POM sued Coca-Cola under the Lanham Act in 2008. POM claimed that Coke’s use of the words “Pomegranate Blueberry” on its label misleads consumers into believing that the product consists primarily of pomegranate and blueberry juices. In fact, the drink consists mainly of apple and grape juice (99.4 percent) blended with 0.3 percent pomegranate juice and 0.2 percent blueberry juice.
The U.S. Court of Appeals for the Ninth Circuit sided with Coke, holding that Coke’s label complied with regulations under the Food, Drug, and Cosmetic Act (FDCA), as amended by the Nutrition Labeling and Education Act, and that the agency authorization of the label preempted the Lanham Act claims.
In April arguments before the justices, Coke’s counsel, Kathleen Sullivan of Quinn Emanuel Urquhart & Sullivan, argued that the two federal laws—the FDCA and the Lanham Act—were in conflict and the food law should prevail.
“Just to be clear, what Congress wanted was national uniformity so that a manufacturer could print one label and sell in the 50 states and not have its juice legal when you leave on the flight in California and illegal when you land in D.C.,” she argued.
But POM’s counsel, Seth Waxman of Wilmer Cutler Pickering Hale and Dorr, insisted there was no conflict. “Here, Congress has never precluded or conditioned enforcement of the Lanham Act in food-labeling cases. And it is entirely possible—in fact, entirely easy—for Coke to comply with both statutory obligations,” Waxman said.
Justice Anthony Kennedy, writing for an 8-0 court (Justice Stephen Breyer did not participate), rejected all of Coke’s arguments as well as the Obama administration’s argument that a Lanham Act claim was precluded to the extent the FDCA or FDA regulations specifically require or authorize the challenged aspects of the label.
“The Lanham Act and the FDCA complement each other in major respects, for each has its own scope and purpose,” Kennedy wrote. “Although both statutes touch on food and beverage labeling, the Lanham Act protects commercial interests against unfair competition, while the FDCA protects public health and safety.”
Kennedy said nothing in the text, history or structure of the FDCA or the Lanham Act showed that Congress intended to forbid Lanham Act suits. In fact, he said, the two laws have coexisted for 70 years and Congress never acted to bar Lanham Act suits in this context.

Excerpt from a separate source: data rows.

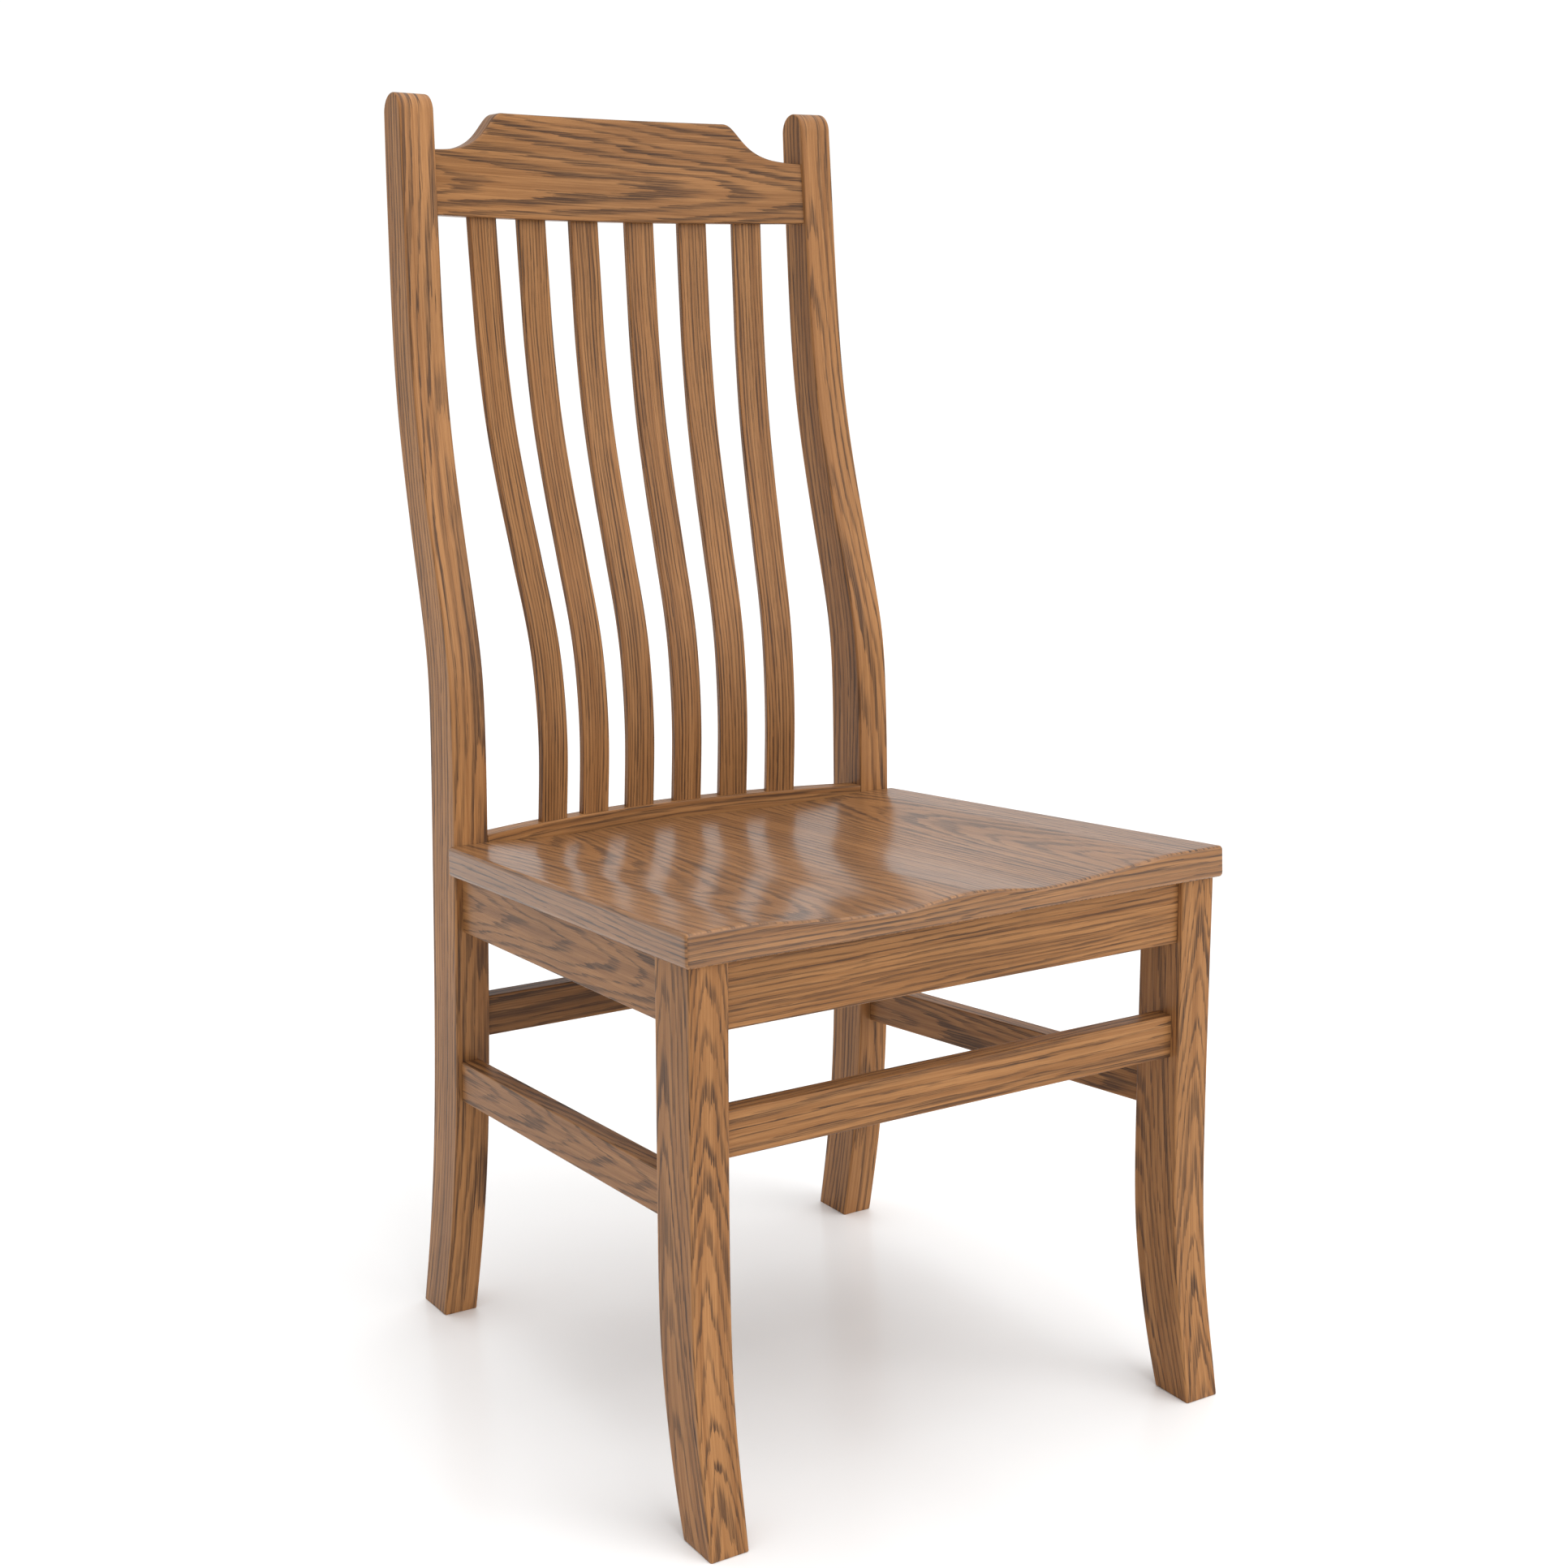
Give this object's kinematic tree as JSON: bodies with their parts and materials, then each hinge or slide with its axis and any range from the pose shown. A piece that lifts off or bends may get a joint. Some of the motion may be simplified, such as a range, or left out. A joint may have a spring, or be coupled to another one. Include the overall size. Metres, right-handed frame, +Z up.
{
  "type": "dining chair",
  "caption": "Solid oak side chair: S-curved rear posts, curved slats under a raised crest rail, scooped seat, sabre front legs, aprons and stretchers.",
  "frame": {"origin": "on the floor, under the middle of the chair's overall width and depth", "axes": "+Z up, the chair faces -Y, +X to the viewer's right when looking at the front"},
  "size_m": [0.493, 0.5847, 1.0521],
  "materials": {
    "oak": "semi-gloss lacquer over brown stain",
    "screw_steel": "bright"
  },
  "bodies": {
    "root": {"rear_post_left": "oak", "rear_post_right": "oak", "front_leg_left": "oak", "front_leg_right": "oak", "side_apron_left": "oak", "side_apron_right": "oak", "side_stretcher_left": "oak", "side_stretcher_right": "oak", "corner_block_front_left": "oak", "corner_block_front_right": "oak", "corner_block_rear_left": "oak", "corner_block_rear_right": "oak", "front_apron": "oak", "rear_apron": "oak", "front_stretcher": "oak", "rear_stretcher": "oak", "back_slat_1": "oak", "back_slat_2": "oak", "back_slat_3": "oak", "back_slat_4": "oak", "back_slat_5": "oak", "back_slat_6": "oak", "lower_back_rail": "oak", "crest_rail": "oak", "seat": "oak", "seat_screws": "screw_steel"}
  },
  "joints": []
}
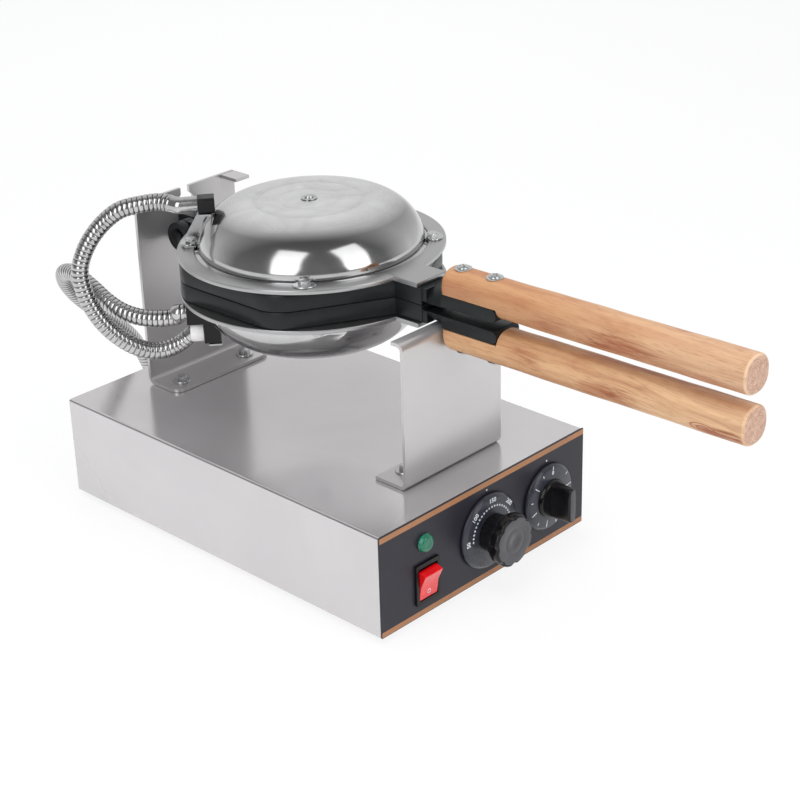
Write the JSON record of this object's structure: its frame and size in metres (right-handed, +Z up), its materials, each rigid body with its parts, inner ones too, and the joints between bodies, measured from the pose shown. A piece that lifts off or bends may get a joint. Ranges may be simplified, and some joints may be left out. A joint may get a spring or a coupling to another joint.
{
  "type": "bubble waffle maker",
  "caption": "Bubble waffle maker: a two-part hexagonal iron in round steel domes, with wooden handles, that opens on a hinge and turns over on a sheet steel base with dials and a rocker switch.",
  "frame": {"origin": "centre of the underside of the base housing; the rubber feet reach 6.5 mm below it", "axes": "+Z up, +X to the right seen from the front, the front panel and the handles towards -Y"},
  "size_m": [0.272, 0.6927, 0.2991],
  "materials": {
    "black_casting": "dark non-stick coat",
    "black_plastic": "matt",
    "charcoal_panel": "fine matt with two copper stripes",
    "conduit_steel": "ribbed, zinc grey",
    "dial_grey": "satin with pale marks",
    "foot_rubber": "matt",
    "handle_wood": "oiled, reddish grain",
    "lens_green": "gloss, translucent look",
    "pressed_steel": "polished",
    "rocker_red": "gloss",
    "sheet_steel": "brushed satin",
    "white_plastic": "matt",
    "zinc_steel": "zinc plated"
  },
  "bodies": {
    "base": {"base_shell": "sheet_steel", "front_panel": "charcoal_panel", "rear_panel": "sheet_steel", "bottom_plate": "sheet_steel", "foot_1": "foot_rubber", "foot_2": "foot_rubber", "foot_3": "foot_rubber", "foot_4": "foot_rubber", "front_support": "sheet_steel", "rear_bracket": "sheet_steel", "front_support_bolt_1": "zinc_steel", "front_support_bolt_2": "zinc_steel", "rear_bracket_bolt_1": "zinc_steel", "rear_bracket_bolt_2": "zinc_steel", "terminal_block": "white_plastic", "mains_gland": "black_plastic", "conduit_gland": "zinc_steel", "indicator_body": "white_plastic", "indicator_lens": "lens_green", "switch_body": "black_plastic", "thermostat_body": "zinc_steel", "timer_body": "zinc_steel", "feed_conduit": "conduit_steel"},
    "lower_iron": {"lower_pan": "black_casting", "lower_ring": "pressed_steel", "lower_dome": "pressed_steel", "lower_dome_screw": "zinc_steel", "lower_element": "zinc_steel", "lower_handle": "handle_wood", "lower_handle_screw_1": "zinc_steel", "lower_handle_screw_2": "zinc_steel", "lower_ring_bolt_1": "zinc_steel", "lower_ring_bolt_2": "zinc_steel", "lower_ring_bolt_3": "zinc_steel", "lower_ring_bolt_4": "zinc_steel", "lower_clamp_strap": "zinc_steel", "lower_clamp_block": "black_plastic", "pivot_yoke": "black_casting", "hinge_pin": "zinc_steel", "axle_nut": "zinc_steel", "jumper_conduit": "conduit_steel"},
    "upper_iron": {"upper_pan": "black_casting", "upper_ring": "pressed_steel", "upper_dome": "pressed_steel", "upper_dome_screw": "zinc_steel", "upper_element": "zinc_steel", "upper_handle": "handle_wood", "upper_handle_screw_1": "zinc_steel", "upper_handle_screw_2": "zinc_steel", "upper_ring_bolt_1": "zinc_steel", "upper_ring_bolt_2": "zinc_steel", "upper_ring_bolt_3": "zinc_steel", "upper_ring_bolt_4": "zinc_steel", "upper_clamp_strap": "zinc_steel", "upper_clamp_block": "black_plastic"},
    "thermostat_control": {"thermostat_dial": "dial_grey", "thermostat_knob": "black_plastic"},
    "timer_control": {"timer_dial": "dial_grey", "timer_knob": "black_plastic"},
    "rocker": {"rocker": "rocker_red"}
  },
  "joints": [
    {"name": "iron_turn", "type": "hinge", "parent": "base", "child": "lower_iron", "pos_m": [0, -0.00002, 0.2302], "axis": [0, 0.9998, -0.0175], "range_deg": [0, 180], "deforming": ["feed_conduit"]},
    {"name": "iron_open", "type": "hinge", "parent": "lower_iron", "child": "upper_iron", "pos_m": [0, 0.13956, 0.22777], "axis": [1, 0, 0], "range_deg": [-90, 0], "deforming": ["jumper_conduit"]},
    {"name": "thermostat_turn", "type": "hinge", "parent": "base", "child": "thermostat_control", "pos_m": [0, -0.191, 0.045], "axis": [0, 1, 0], "range_deg": [0, 270]},
    {"name": "timer_turn", "type": "hinge", "parent": "base", "child": "timer_control", "pos_m": [0.076, -0.191, 0.045], "axis": [0, 1, 0], "range_deg": [0, 300]},
    {"name": "rocker_tilt", "type": "hinge", "parent": "base", "child": "rocker", "pos_m": [-0.073, -0.1885, 0.03], "axis": [1, 0, 0], "range_deg": [-32, 0]}
  ]
}
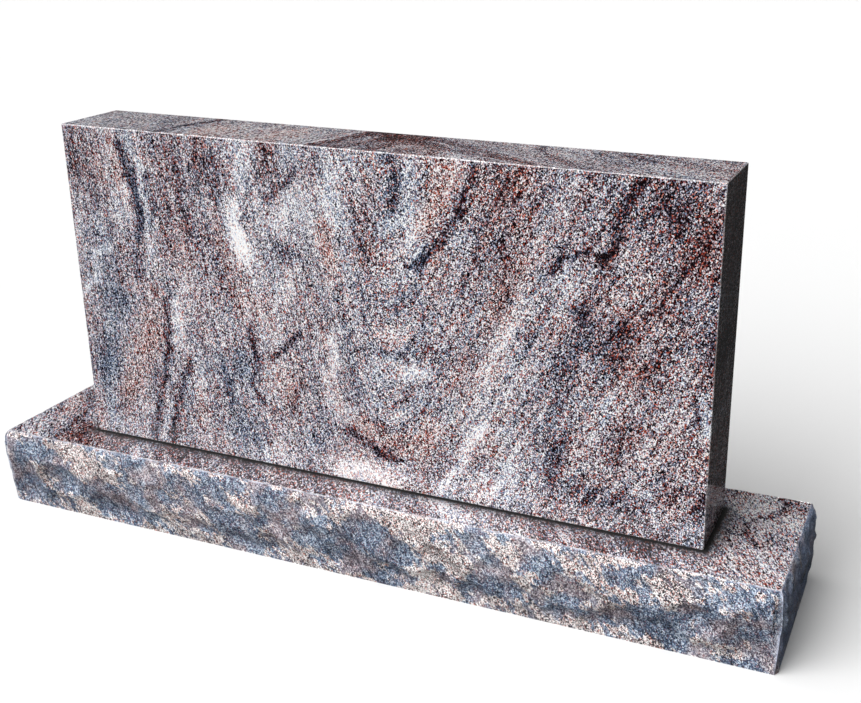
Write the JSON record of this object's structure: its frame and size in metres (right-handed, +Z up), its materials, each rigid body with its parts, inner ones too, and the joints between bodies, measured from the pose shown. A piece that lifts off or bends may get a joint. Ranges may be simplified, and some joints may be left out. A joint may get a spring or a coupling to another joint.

He also rejected the government’s “middle ground” argument that Lanham Act suits are barred when the FDCA or FDA regulations specifically authorize the challenged aspects of a label. The government, he said, wrongly assumed that those FDA regulations are a ceiling.
That part of the decision is the most important, said Harold Weinberger, head of the advertising group at Kramer Levin Naftalis & Frankel. “Just because the FDA says you can do it doesn’t mean a competitor can’t come in and show it’s misleading.”
David Ter Molen, a partner in the food industry team at Chicago’s Freeborn & Peters, agreed. “Before, food companies effectively had a safe harbor. But the ruling said FDA regulations are not a ceiling, but effectively a floor. Now there is a risk a Lanham Act claim could be brought against that type of label. The risk is something greater than zero. What that number is going to be depends on what the product is.”
The justices did not specifically address what happens when such claims are brought by consumers in state-law consumer fraud class actions, which “are proliferating like rabbits,” Weinberger said.
Manatt Phelps’ Goldstein said, “Class action litigation has been heavily targeted at the food and beverage industry. By the court leaving that issue open, the industry hasn’t achieved the stopgap to the proliferation of class actions had there been a broad favorable ruling in favor of Coke.”
POM now has the opportunity to prove that Coke’s label is misleading.